(Afrik.com 07/04/2012)
Les mots sont sans équivoque, le président Faure Gnassingbé demande pardon, au nom de l’Etat, à ses concitoyens : "A toutes les victimes et à tous ceux qui ont souffert de ces violences aveugles qui leur ont causé tant de tort et de blessure, je voudrais sincèrement dire pardon au nom de l’Etat togolais, en mon nom personnel ... Autrement, le président demande aux victimes de déchirer la page sur laquelle elles ont, avec rage, inscrit, certains de leur sang, d’autres de leurs larmes, le compte débiteur du régime du RPT, son régime. Ce discours, suffit-il, seul, pour désarmer les esprits longtemps gouvernés par un parcours de ressentiment et de vengeance ? Qu’en est-il du devoir de justice ?Il n’est toujours pas facile de trouver les mots pour s’excuser. Il n’est pas évident de savoir demander pardon. Mais, rien n’obtient le pardon plus promptement que le repentir. Le tout se trouve dans le choix des mots, dans la capacité du requérant à accepter de tout abandonner au profit des seuls actes qui conditionnent le pardon, quoique cela lui coûte. Le pardon, pour tout dire, n’est pas un mot. C’est un processus, un mode de vie. Comment Faure veut-il que les hommes et les femmes ayant fui le Togo à cause des violences et de la précarité économique organisées par les soins de son parti acceptent son pardon lorsqu’en plus, il dénie à cette nombreuse Diaspora le droit de vote en refusant de la recenser comme partie de la population togolaise ? A-t-il déjà puni ses collaborateurs incriminés dans le scandale du faux rapport de la CNDH ? Ou, doit-on se résigner à accepter que l’Etat togolais a vocation de rémunérer les criminels faute de les traduire en justice ?
Si le discours du président sur le pardon est noble, digne d’un leadership, il semble venir d’un manque de mémoire, d’une arnaque que trahissent les actes que Faure Gnassingbé ne pose pas. A moins qu’il soit suivi dans les prochains jours de mesures fortes qui confirment la bonne foi de l’auteur, c’est-à-dire Faure Gnassingbé, le pardon restera au Togo, un luxe au lieu d’être un mode de vie.

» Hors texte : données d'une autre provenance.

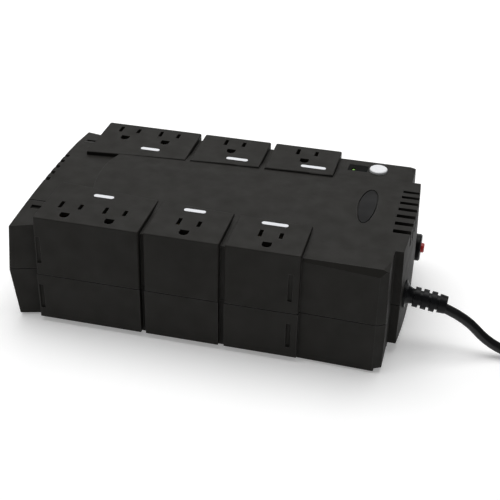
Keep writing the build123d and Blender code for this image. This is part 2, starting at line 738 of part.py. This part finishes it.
with BuildPart() as varistors:
    for y in (-34.0, -26.0, -18.0):
        with Locations(Location((face_x + 7, y, 42), (90, 0, 0))):
            Cylinder(5.0, 4.0)
        box((face_x, y - 0.4, 39), (face_x + 3.5, y + 0.4, 40))
        box((face_x, y - 0.4, 44), (face_x + 3.5, y + 0.4, 45))
export(varistors.part, "varistors")

with BuildPart() as board_fuse:
    box((face_x, -10, 52), (face_x + 5, 10, 58))
    box((face_x + 5, -9.5, 52.5), (face_x + 15, 9.5, 57.5))
export(board_fuse.part, "board_fuse")

with BuildPart() as buzzer:
    rod_x(face_x, face_x + 8.5, -28, 56, 6.0)
    rod_x(face_x + 4, face_x + 12, -28, 56, 1.2, Mode.SUBTRACT)
export(buzzer.part, "buzzer")

with BuildPart() as controller_chip:
    box((face_x + 0.6, -14.0, 43), (face_x + 3.6, -8.0, 49))
    with Locations((face_x + 0.9, -11, 46)):
        with GridLocations(1, 7.6, 1, 2):
            Box(1.8, 1.2, 5)
export(controller_chip.part, "controller_chip")


# ---------------------------------------------------------------- wires inside
def tube(points, radii, radius):
    """A round wire or cord along straight runs joined by tangent arcs."""
    with BuildPart() as made:
        with BuildLine() as path:
            FilletPolyline(*points, radius=radii)
        with BuildSketch(Plane(origin=points[0], z_dir=path.line % 0)):
            Circle(radius)
        sweep()
    return made.part


def wire_set(routes, radius=1.1, bend=3.0):
    """Several wires of one kind as separate solids."""
    return Compound(children=[tube(points, bend, radius) for points in routes])


input_line = wire_set([
    [(112.6, -28.9, 33), (109, -28.9, 33), (109, 20, 33), (79, 20, 33), (79, 26.5, 33), (84, 26.5, 33)],
    [(84, 35.5, 31), (64, 35.5, 31), (50, 37, 30.5), (face_x, 37, 30.5)],
], bend=1.5)
export(input_line, "input_wire_line")

input_neutral = wire_set([
    [(112.6, -31.9, 35.4), (108.5, -31.9, 35.4), (108.5, -31.9, 67.5), (27, -38.5, 67.5),
     (27, -38.5, 56), (face_x, -38.5, 56)],
], bend=1.8)
export(input_neutral, "input_wire_neutral")

input_ground = wire_set([
    [(112.6, -34.5, 33.5), (108, -34.5, 33.5), (108, -53, 33.5), (108, -53, 68), (58, -58.2, 68),
     (46, -58.2, 68), (46, -58.2, 60.5), (outlet_x[-1] + 3, -58.2, 60.5)],
    [(112.6, -26.5, 37.5), (107.5, -26.5, 37.5), (107.5, -26.5, 68.5), (107.5, 41, 68.5), (57, 41, 68.5),
     (48, 53.2, 68.5), (48, 53.2, 60.5), (outlet_x[-1] + 3, 53.2, 60.5)],
], bend=1.5)
export(input_ground, "input_wire_ground")

outlet_feeds = wire_set([
    [(face_x, -38.2, 49.5), (32, -38.2, 49.5), (32, -41, 62), (39, -44, 62), (39, -55.8, 62), (35, -55.8, 62)],
    [(face_x, -38.5, 35.5), (41, -38.5, 35.5), (41, -41, 57), (41, -55.4, 57)],
    [(face_x, 38, 63), (29, 38, 63), (29, 46, 69), (29, 55.6, 69), (29, 55.6, 63.8)],
    [(face_x, 34, 63), (44.9, 34, 63), (44.9, 47, 66), (44.9, 55.6, 66), (44.9, 55.6, 58.8)],
], bend=1.5)
export(outlet_feeds, "outlet_feed_wires")

for name, y in (("battery_lead_positive", terminal_y), ("battery_lead_negative", -terminal_y)):
    lead = wire_set([
        [(terminal_x + 2.3, y, 67), (-105, y, 67), (-97, y, 68.2), (27, y, 68.2), (27, y, 64.2), (face_x, y, 64.2)],
    ], bend=1.5)
    export(lead, name)

transformer_leads = wire_set([
    [(55, y, 40), (51, y, 40), (45, y, 35.5), (face_x, y, 35.5)] for y in (-13.5, -10.0, -6.5)
], bend=1.5)
export(transformer_leads, "transformer_leads")

control_cable = wire_set([
    [(66, 47 + rise, 58.8), (61, 47 + rise, 58.8), (52, 40 + rise, 58.8), (48, 25, 50 + rise), (face_x, 25, 50 + rise)]
    for rise in (-1.6, 0, 1.6)
], radius=0.6, bend=3.0)
export(control_cable, "control_cable")


# ---------------------------------------------------------------- strain relief
ring_pitch = 5.2
ring_width = 3.3
cord_radius = cord_diameter / 2
relief_dip = 8.0  # degrees that its outer part hangs down
relief_start = (119.2, cord_y, cord_z)
relief_plane = Plane.XZ.offset(-cord_y)
with BuildPart() as relief_tail:
    with BuildSketch(relief_plane):
        with BuildLine():
            Polyline(
                (relief_tip_x, cord_z + 5.6),
                (relief_tip_x, cord_z + cord_radius),
                (120.4, cord_z + cord_radius),
                (120.4, cord_z + 7.6),
                (121.6, cord_z + 7.6),
            )
            ThreePointArc((121.6, cord_z + 7.6), (123.2, cord_z + 6.0), (126.6, cord_z + 4.8))
            Polyline(
                (126.6, cord_z + 4.8),
                (142.6, cord_z + 4.6),
                (142.6, cord_z + 6.0),
                (relief_tip_x, cord_z + 5.6),
            )
        make_face()
        for k in range(3):
            with Locations((127.0 + ring_pitch * k + ring_width / 2, cord_z + cord_radius + 1.6)):
                Rectangle(ring_width, 3.2)
    revolve(axis=Axis((0, cord_y, cord_z), (1, 0, 0)))

with BuildPart() as strain_relief:
    add(relief_tail.part.rotate(Axis(relief_start, (0, 1, 0)), relief_dip))
    with BuildSketch(relief_plane):
        with BuildLine():
            Polyline(
                (112.6, cord_z + cord_radius),
                (112.6, cord_z + 8),
                (115.6, cord_z + 8),
                (115.6, cord_z + cord_hole_radius - 0.1),
                (seat_x, cord_z + cord_hole_radius - 0.1),
                (seat_x, cord_z + relief_root),
                (122.0, cord_z + relief_root),
                (122.0, cord_z + cord_radius),
                (112.6, cord_z + cord_radius),
            )
        make_face()
    revolve(axis=Axis((0, cord_y, cord_z), (1, 0, 0)))
export(strain_relief.part, "strain_relief")


# ---------------------------------------------------------------- power cord
cord_route = [
    (119.2, -30.3, 35.4),
    (154.0, -30.3, 30.5),
    (180.5, -31.5, 3.4),
    (219.0, -33.0, 3.6),
    (254.4, -21.9, 4.6),
]
coil_centre = (242.5, 22.5)
coil_inner = 23.6
coil_outer = 49.6
coil_low = 1.3
coil_high = 14.6
tail_route = [
    (196.5, 22.5, 11.1),
    (196.5, -16.0, 11.5),
    (210.5, -40.2, 12.7),
]
plug_direction = (0.5, -0.866, 0)


def cord_radii(route):
    """The largest smooth bend at each corner: it uses 0.45 of the shorter run beside it."""
    radii = []
    for a, b, c in zip(route, route[1:], route[2:]):
        before = Vector(*b) - Vector(*a)
        after = Vector(*c) - Vector(*b)
        half_turn = radians(before.get_angle(after)) / 2
        radii.append(0.45 * min(before.length, after.length) / tan(half_turn))
    return radii


for name, route in (("power_cord", cord_route), ("cord_tail", tail_route)):
    bends = cord_radii(route)
    print(name, "bend radii", [round(bend, 1) for bend in bends])
    export(tube(route, bends, cord_radius), name)

with BuildPart() as cord_coil:
    with BuildSketch(Plane.XZ.offset(-coil_centre[1])):
        with Locations((coil_centre[0] + (coil_inner + coil_outer) / 2, (coil_low + coil_high) / 2)):
            RectangleRounded(coil_outer - coil_inner, coil_high - coil_low, cord_radius - 0.2)
    revolve(axis=Axis((coil_centre[0], coil_centre[1], 0), (0, 0, 1)))
export(cord_coil.part, "cord_coil")

# A twist tie goes round the bundle of turns on the side away from the case.
tie_x = coil_centre[0] + (coil_inner + coil_outer) / 2
with BuildPart() as cord_tie:
    with BuildSketch(Plane.XZ.offset(-coil_centre[1])):
        with Locations((tie_x, (coil_low + coil_high) / 2)):
            RectangleRounded(coil_outer - coil_inner + 2.2, coil_high - coil_low + 2.2, 3.2)
            RectangleRounded(coil_outer - coil_inner, coil_high - coil_low, 3.0, mode=Mode.SUBTRACT)
    extrude(amount=4, both=True)
export(cord_tie.part, "cord_tie")


# ---------------------------------------------------------------- plug
plug_start = tail_route[-1]
plug_plane = Plane(origin=plug_start, x_dir=(0, 0, 1), z_dir=plug_direction)
nose = 16.0
plug_body_length = 30.0
with BuildPart() as power_plug:
    with BuildSketch(plug_plane):
        Circle(4.4)
    with BuildSketch(plug_plane.offset(nose)):
        RectangleRounded(19, 22, 7)
    loft()
    with BuildSketch(plug_plane.offset(nose)):
        RectangleRounded(19, 22, 7)
    extrude(amount=plug_body_length - 4)
    with BuildSketch(plug_plane.offset(nose + plug_body_length - 4)):
        RectangleRounded(24.5, 26, 8)
    extrude(amount=4)
export(power_plug.part, "power_plug")

plug_face = plug_plane.offset(nose + plug_body_length)
with BuildPart() as plug_blades:
    with BuildSketch(plug_face):
        with Locations((-4.0, -slot_half_pitch), (-4.0, slot_half_pitch)):
            Rectangle(6.35, 1.5)
    extrude(amount=17.5)
    chamfer(plug_blades.faces().sort_by(Axis(plug_start, plug_direction))[-2:].edges(), 0.4)
export(plug_blades.part, "plug_blades")

with BuildPart() as plug_ground_pin:
    with BuildSketch(plug_face):
        with Locations((ground_offset - 4.0, 0)):
            Circle(2.4)
    extrude(amount=20.5)
    fillet(plug_ground_pin.faces().sort_by(Axis(plug_start, plug_direction))[-1].edges(), 1.6)
export(plug_ground_pin.part, "plug_ground_pin")
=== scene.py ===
import json
from math import cos, pi, radians, sin

import bpy
from mathutils import Matrix, Vector


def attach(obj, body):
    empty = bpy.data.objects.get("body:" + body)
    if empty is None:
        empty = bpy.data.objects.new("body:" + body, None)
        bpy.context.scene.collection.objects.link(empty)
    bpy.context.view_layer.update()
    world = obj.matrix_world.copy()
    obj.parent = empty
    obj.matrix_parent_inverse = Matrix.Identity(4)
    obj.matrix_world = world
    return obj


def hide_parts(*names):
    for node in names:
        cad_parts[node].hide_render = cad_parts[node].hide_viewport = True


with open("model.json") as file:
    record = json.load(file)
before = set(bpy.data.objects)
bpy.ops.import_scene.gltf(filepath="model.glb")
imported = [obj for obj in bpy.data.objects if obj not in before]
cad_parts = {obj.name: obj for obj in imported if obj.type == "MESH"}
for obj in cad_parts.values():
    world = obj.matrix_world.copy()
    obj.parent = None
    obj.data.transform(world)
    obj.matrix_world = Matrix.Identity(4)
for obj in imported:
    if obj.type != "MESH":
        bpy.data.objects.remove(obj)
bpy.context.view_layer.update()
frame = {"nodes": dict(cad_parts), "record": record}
scene = bpy.context.scene
nodes = frame["nodes"]
MM = 0.001


# ---------------------------------------------------------------- camera
# It stands in front, a little to the right, looking down at the case, with the horizon tipped slightly.
CAMERA_PLACE = Vector((154.7, -594.9, 414.9)) * MM
CAMERA_TURN = -0.231  # about Z, from straight along +Y
CAMERA_DIP = 0.561
CAMERA_ROLL = 0.022
LENS = 78.23

forward = Vector(
    (sin(CAMERA_TURN) * cos(CAMERA_DIP), cos(CAMERA_TURN) * cos(CAMERA_DIP), -sin(CAMERA_DIP))
)
level_right = Vector((cos(CAMERA_TURN), -sin(CAMERA_TURN), 0))
level_up = level_right.cross(forward)
right = cos(CAMERA_ROLL) * level_right + sin(CAMERA_ROLL) * level_up
up = right.cross(forward)
camera_data = bpy.data.cameras.new("camera")
camera_data.lens = LENS
camera_data.sensor_width = 36
camera_data.clip_start = 0.01
camera = bpy.data.objects.new("camera", camera_data)
camera.matrix_world = Matrix.Translation(CAMERA_PLACE) @ Matrix((right, up, -forward)).transposed().to_4x4()
scene.collection.objects.link(camera)
scene.camera = camera


# ---------------------------------------------------------------- power cord
# The same route as the CAD tubes: out of the strain relief, down to the floor, round the coil and over to the plug.
CORD_DIAMETER = 6.4
LEAVING = [
    (119.2, -30.3, 35.4),
    (154.0, -30.3, 30.5),
    (180.5, -31.5, 3.4),
    (219.0, -33.0, 3.6),
]
TAIL = [
    (196.5, -16.0, 11.5),
    (210.5, -40.2, 12.7),
]
COIL_CENTRE = (242.5, 22.5)
COIL_OUTER = 46.0
COIL_INNER = 27.2
TURN_PITCH = 6.6
LOWER_LAYER = 4.6
UPPER_LAYER = 11.1
COIL_START = radians(-75)
COIL_TURNS = 5.708
POINTS_PER_TURN = 18


def coil_points():
    """Turns that wind inwards in the lower layer and out again in the upper one."""
    half = (COIL_OUTER - COIL_INNER) / TURN_PITCH
    # A spline runs a little inside its control points.
    widen = 1 / cos(pi / POINTS_PER_TURN)
    count = round(COIL_TURNS * POINTS_PER_TURN)
    points = []
    for k in range(count + 1):
        turn = COIL_TURNS * k / count
        angle = COIL_START + 2 * pi * turn
        radius = COIL_INNER + TURN_PITCH * abs(turn - half)
        climb = min(max((turn - half + 0.2) / 0.4, 0.0), 1.0)
        z = LOWER_LAYER + (UPPER_LAYER - LOWER_LAYER) * climb
        points.append(
            (COIL_CENTRE[0] + radius * widen * cos(angle), COIL_CENTRE[1] + radius * widen * sin(angle), z)
        )
    return points


def cord_curve(name, points, diameter):
    """A round cord along one smooth open spline, all in millimetres."""
    data = bpy.data.curves.new(name, "CURVE")
    data.dimensions = "3D"
    # The bevel is in millimetres, and each point's radius scales it to metres.
    data.bevel_depth = diameter / 2
    data.bevel_resolution = 8
    data.resolution_u = 8
    data.use_fill_caps = True
    spline = data.splines.new("NURBS")
    spline.points.add(len(points) - 1)
    for point, place in zip(spline.points, points):
        point.co = (*(c * MM for c in place), 1)
        point.radius = MM
    spline.order_u = 3
    spline.use_endpoint_u = True
    made = bpy.data.objects.new(name, data)
    scene.collection.objects.link(made)
    return made


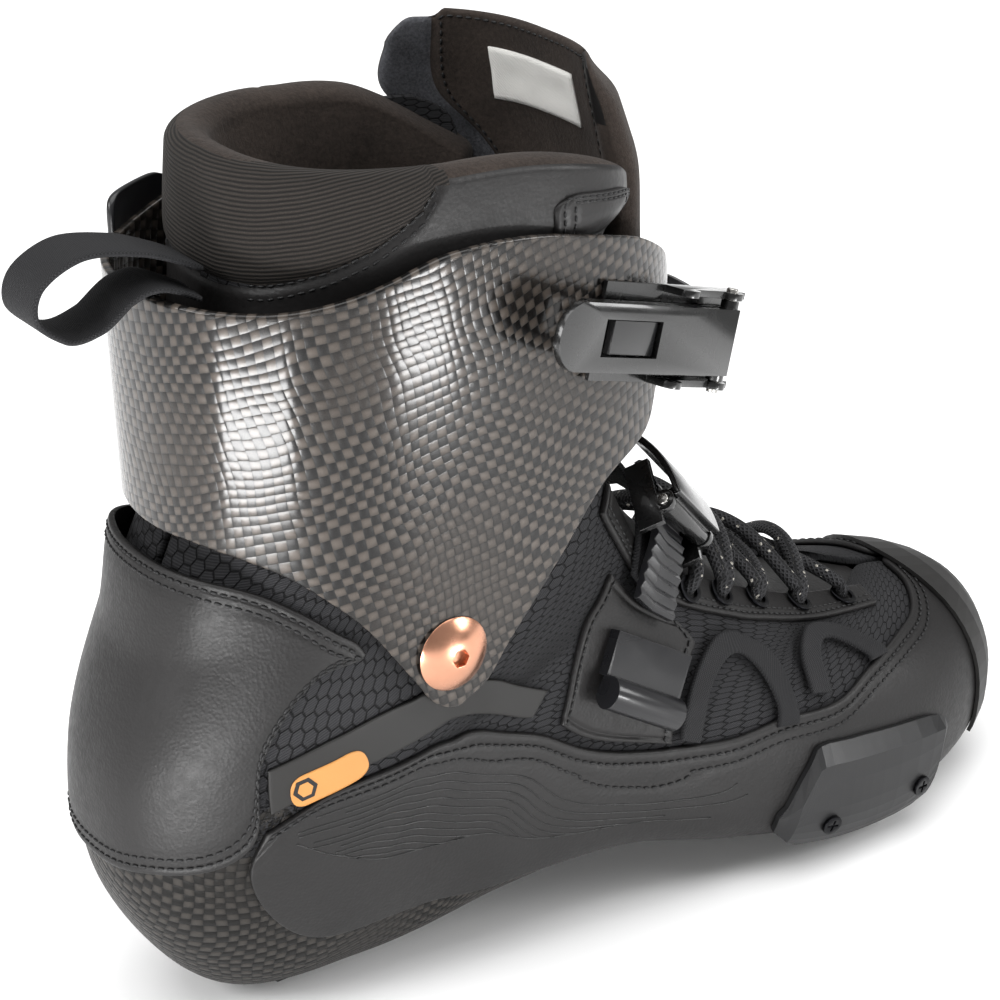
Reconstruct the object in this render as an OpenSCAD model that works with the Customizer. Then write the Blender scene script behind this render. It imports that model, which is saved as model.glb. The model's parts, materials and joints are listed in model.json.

La démarche de Faure comporte un mensonge de taille, une perfidie offensante : « au nom des Chefs d’Etat qui ont eu à présider aux destinées de notre pays : Sylvanus OLYMPIO, Kléber DADJO, Nicolas GRUNITZKY, Eyadèma GNASSINGBE, Abasse BONFOH ». Ce bout s’apparente à une réécriture de l’histoire. Le Togo a connu, dans les années 60, des affrontements politiques, parfois meurtriers, qu’on peut assimiler à une crise de jeunesse d’un Etat en lutte pour son indépendance. Cela n’a rien de comparable aux violences politiques généralisées, aux assassinats politiques en séries commis par des escadrons de la mort à la solde des Gnassingbé, au terrorisme et au gangstérisme d’Etat orchestrés par le RPT et les FAT, qui ont vastement endeuillé le Togo. Quelle est la famille togolaise qui peut s’enorgueillir de n’avoir jamais subi les exactions des FAT et de leurs miliciens ? Ces assassinats d’adversaires politiques, ces massacres en masse des populations sont indissociables du refus du général Eyadèma et de son fils Faure à adhérer au processus de démocratisation.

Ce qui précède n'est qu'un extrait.